Did Blumenthal have any sympathy for the Republicans’ gripes, given that he gave voice to similar ones three decades ago?

“I don't think that [New York district attorney] Alvin Bragg has acted in any way like Starr,” Blumenthal protested. “I don't believe there were political motivations behind the [Trump] jury's verdict. Nobody has provided a scintilla of evidence for that.”

The coming battle

If many Democrats and Republicans quietly agree that Blind Justice’s blindfold is slipping, they disagree about how to put it back in place — or whether it’s even desirable to do so.

In certain precincts of the right, conservatives have moved beyond one-off denunciations of specific courts and their verdicts to more sweeping denunciations of the judicial system, which they argue is an integral part of the corrupt establishment that they aspire to destroy. Take, for instance, the ongoing efforts by Trump’s allies to recruit lawyers for a second Trump administration who are willing to engage in the sort of “lawfare” that they believe the left has weaponized against Trump. As many conservatives readily admit, the goal of these efforts is not to re-introduce norms of judicial fairness and impartiality to the justice system. The objective is to beat Democrats at their own game.

This bare-knuckled approach has even filtered into the more rarified segments of the conservative legal movement, where pockets of legal scholars have abandoned nominally neutral theories of legal interpretation — like originalism and textualism — in favor of theories like “common-good constitutionalism,” which openly proclaim their conservative orientation. To do otherwise, many conservatives argue, is to fight with one hand tied behind their backs.

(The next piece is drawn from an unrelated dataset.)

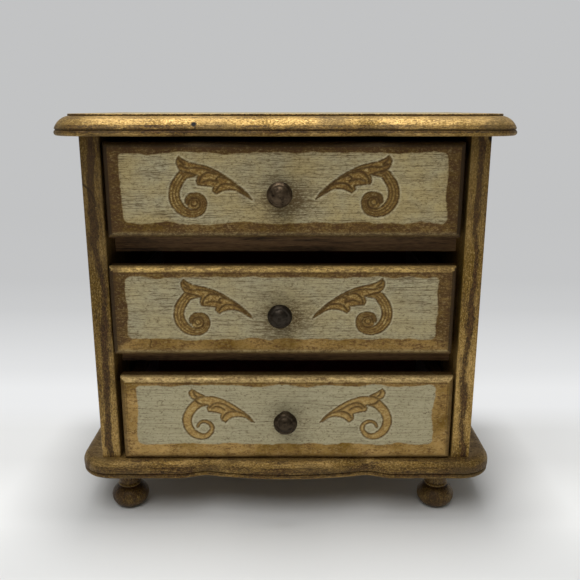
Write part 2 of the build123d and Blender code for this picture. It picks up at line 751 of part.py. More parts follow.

On the left, meanwhile, some progressives have called on Democrats to rehash FDR’s court-packing scheme, while others have embraced the practice of electing judges. That was for many decades long derided on the left as a boon for opportunistic and politically ambitious judges to campaign as tough on crime. In an about-face, it is increasingly seen as a way to introduce a degree of overt political accountability into an already politicized justice system.